Suresh also shares a report from an engineer at a company with a token leaderboard (a ranking of employees by their usage of AI tools). The engineer describes checking out a parallel copy of their Go repository and telling an AI to rewrite the entire codebase in Zig—a different programming language—while the engineer worked on something else, purely to maintain job security. The motivation is transparent: visibility of AI use has become a job-retention metric, regardless of technical merit.
The most revealing anecdote comes from a conversation between Suresh and a skeptical executive at an enthusiastic company. When Suresh asked why obviously questionable claims were being repeated without opposition, the executive explained that the constraint on honesty was not primarily sales pressure, but rather a structural trap: Customer executives were publicly claiming absurd productivity gains (100x improvements), and if any vendor executive dared to say those gains were not plausible, it would undermine the credibility of the customer executive. Such a challenge would be perceived as an attack or even heresy, and could result in the loss of an enterprise contract. For a vendor executive, getting a contract cancelled over a technical opinion would be career-ending. The result is enforced silence, where the people best positioned to correct inflated assumptions face direct financial penalties for doing so.

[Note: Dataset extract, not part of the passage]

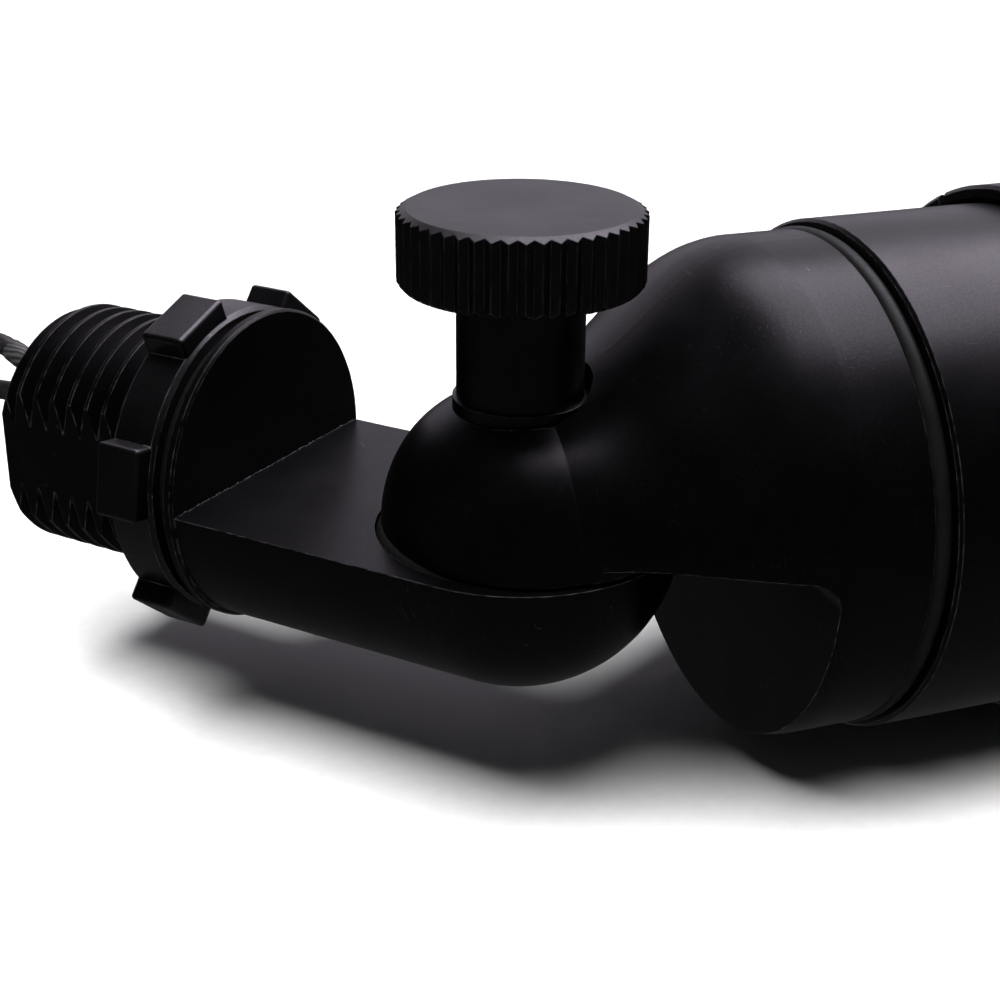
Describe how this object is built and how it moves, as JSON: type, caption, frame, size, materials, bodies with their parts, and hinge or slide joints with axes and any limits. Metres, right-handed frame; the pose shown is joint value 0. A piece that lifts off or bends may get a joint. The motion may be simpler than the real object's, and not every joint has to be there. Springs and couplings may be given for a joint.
{
  "type": "adjustable spotlight",
  "caption": "Small black bullet spotlight on a half-lap knuckle with a threaded stem, lock nut, thumbscrew, sliding hood and loose supply leads.",
  "frame": {"origin": "centre of the threaded stem's end face", "axes": "+X runs from the knuckle to the hood along the lamp body, +Z is the knuckle's hinge axis and points to the thumbscrew, +Y completes the right-handed set"},
  "size_m": [0.1753, 0.1047, 0.0466],
  "materials": {
    "black_cast": "satin black painted die-cast aluminium",
    "black_screw": "satin black plated brass",
    "zinc_washer": "blackened steel",
    "seal_rubber": "satin dark grey-green silicone",
    "potting": "smooth black potting compound",
    "lead_jacket": "satin black flexible insulation",
    "tinned_copper": "tinned copper strands",
    "tie": "matt black nylon",
    "lens_glass": "clear toughened glass",
    "lamp_metal": "satin die-cast aluminium",
    "optic": "clear moulded optic",
    "board": "white solder-resist board",
    "led_chip": "yellow phosphor",
    "lamp_plastic": "white heat-proof plastic",
    "steel_pin": "bright steel",
    "ceramic": "unglazed steatite"
  },
  "bodies": {
    "base": {"threaded_knuckle": "black_cast", "stem_potting": "potting", "stem_leads": "lead_jacket", "knuckle_seal": "seal_rubber", "lead_a": "lead_jacket", "lead_a_coil": "lead_jacket", "lead_b": "lead_jacket", "lead_b_coil": "lead_jacket", "lead_tips": "tinned_copper", "lead_ties": "tie"},
    "nut_gasket": {"nut_gasket": "seal_rubber"},
    "lock_nut": {"lock_nut": "black_cast"},
    "screw_washer": {"thumbscrew_washer": "zinc_washer"},
    "thumbscrew": {"thumbscrew": "black_screw"},
    "head": {"rear_cap": "black_cast", "lamp_housing": "lamp_metal", "lamp_optic": "optic", "lamp_led_board": "board", "lamp_leds": "led_chip", "lamp_base": "lamp_plastic", "lamp_pins": "steel_pin", "lamp_socket": "ceramic", "socket_contacts": "steel_pin", "socket_bracket": "steel_pin", "body_leads": "lead_jacket"},
    "cap_seal": {"cap_oring": "seal_rubber"},
    "barrel": {"barrel": "black_cast", "lens_gasket": "seal_rubber", "lamp_cushion": "seal_rubber", "lens": "lens_glass", "retaining_ring": "black_cast"},
    "hood_ring": {"hood_friction_ring": "seal_rubber"},
    "hood": {"hood": "black_cast"},
    "hood_screw": {"hood_set_screw": "steel_pin"}
  },
  "joints": [
    {"name": "knuckle_tilt", "type": "hinge", "parent": "base", "child": "head", "pos_m": [0.02908, -0.03381, 0], "axis": [0, 0, 1], "range_deg": [-139.3, 40.7]},
    {"name": "locknut_travel", "type": "slide", "parent": "base", "child": "nut_gasket", "axis": [-0.6521, 0.7581, 0], "range_m": [0, 0.0109]},
    {"name": "locknut_turn", "type": "hinge", "parent": "nut_gasket", "child": "lock_nut", "pos_m": [0.01102, -0.01281, 0], "axis": [-0.6521, 0.7581, 0], "range_deg": [0, 2160]},
    {"name": "thumbscrew_travel", "type": "slide", "parent": "base", "child": "screw_washer", "axis": [0, 0, 1], "range_m": [0, 0.0015]},
    {"name": "thumbscrew_turn", "type": "hinge", "parent": "screw_washer", "child": "thumbscrew", "pos_m": [0.02908, -0.03381, 0.015], "axis": [0, 0, 1], "range_deg": [0, 540.5]},
    {"name": "barrel_travel", "type": "slide", "parent": "head", "child": "cap_seal", "axis": [1, 0, 0], "range_m": [0, 0.0045]},
    {"name": "barrel_turn", "type": "hinge", "parent": "cap_seal", "child": "barrel", "pos_m": [0.07408, -0.03381, 0.0005], "axis": [1, 0, 0], "range_deg": [0, 1080]},
    {"name": "hood_slide", "type": "slide", "parent": "barrel", "child": "hood_ring", "axis": [1, 0, 0], "range_m": [-0.0145, 0.0155]},
    {"name": "hood_turn", "type": "hinge", "parent": "hood_ring", "child": "hood", "pos_m": [0.09908, -0.03381, 0.0005], "axis": [1, 0, 0], "continuous": true},
    {"name": "set_screw_turn", "type": "hinge", "parent": "hood", "child": "hood_screw", "pos_m": [0.08108, -0.01231, 0.0005], "axis": [0, 1, 0], "range_deg": [0, 720]}
  ],
  "couplings": [
    {"joint": "locknut_travel", "follows": "locknut_turn", "m_per_rad": 0.00028875},
    {"joint": "thumbscrew_turn", "follows": "thumbscrew_travel", "rad_per_m": 6283.2},
    {"joint": "barrel_travel", "follows": "barrel_turn", "m_per_rad": 0.00023873}
  ]
}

The article presents a narrow but revealing snapshot of dysfunction in how large organizations are approaching AI strategy. The core mechanism Suresh identifies is not ignorance alone, but misaligned incentives that systematically suppress honest technical communication. An executive with no hands-on AI experience can produce an AI-centric strategy because there is no enforced accountability for technical credibility; an engineer will undertake wasteful rewrites because career survival depends on appearing AI-productive. Most critically, the vendor-customer dynamic creates a perverse incentive structure: vendor executives know that customer executives have made public commitments to implausible productivity gains (100x improvements), so questioning those gains would create a reputational liability for the customer. The fear of contract loss outweighs the responsibility to offer honest technical counsel. This describes a classic information cascade where public commitment to an assumption becomes self-reinforcing, particularly when the people who could correct it face personal financial consequences for doing so.